The before picture is what the end of our kitchen island looks like way too often. I sorted everything there, pitching as needed. Then I rounded up magazines from all over the house and added them to the piles. There weren’t any miscellaneous catalogs, which was great. I try to only keep the last month or so of weekly magazines, so I still need to pitch more than half of that stack. On the plus side, since I completed my quick decluttering projects, Jake has gone through his entire stack.
Entryway drop spot
I do have a dedicated drop spot for my purse and keys. I picked up this little plate at Target a couple of years ago. It’s where I keep my keys, daily meds, and a few other items. My drop spot is actually in the kitchen, not the front entryway. Unless we’re taking a walk in the neighborhood, we always come in through the garage, and the kitchen is closer. I leave my keys and a few other miscellaneous items in this spot at all times, so I never spend time hunting for them.

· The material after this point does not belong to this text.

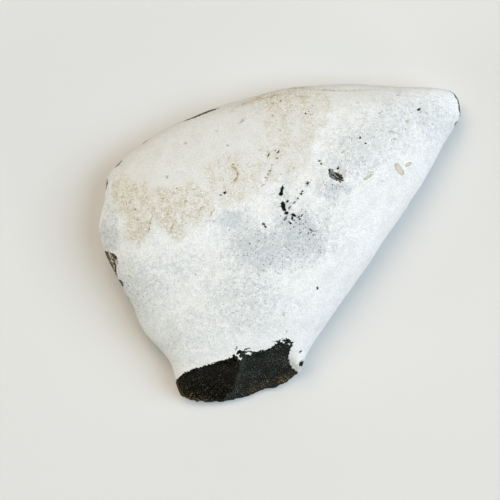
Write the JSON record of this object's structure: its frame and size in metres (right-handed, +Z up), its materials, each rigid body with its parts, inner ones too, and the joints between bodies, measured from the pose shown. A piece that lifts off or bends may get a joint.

Having a dedicated drop spot also works well for me because it gives me a place to leave items I need to take with me (i.e., outgoing mail) and to leave other reminders for myself (i.e., to grab an appetizer or snack out of the fridge to bring to a friend’s home) for the next time I leave the house. I also use this dish to store my rings while I’m making dough or doing other really messy cooking.
As always, Hobbes found my quick decluttering projects extremely interesting. I could have featured him in just about all of my shots.
Finally, in case this post wasn’t “real life” enough, here’s Hobbes in the dining room in its current state. (I was in there several times while taking the pictures for this post because I created a makeshift photo area on the dining room table.) In gearing up to paint the living room, I moved a bunch of items out of the living room into the dining room.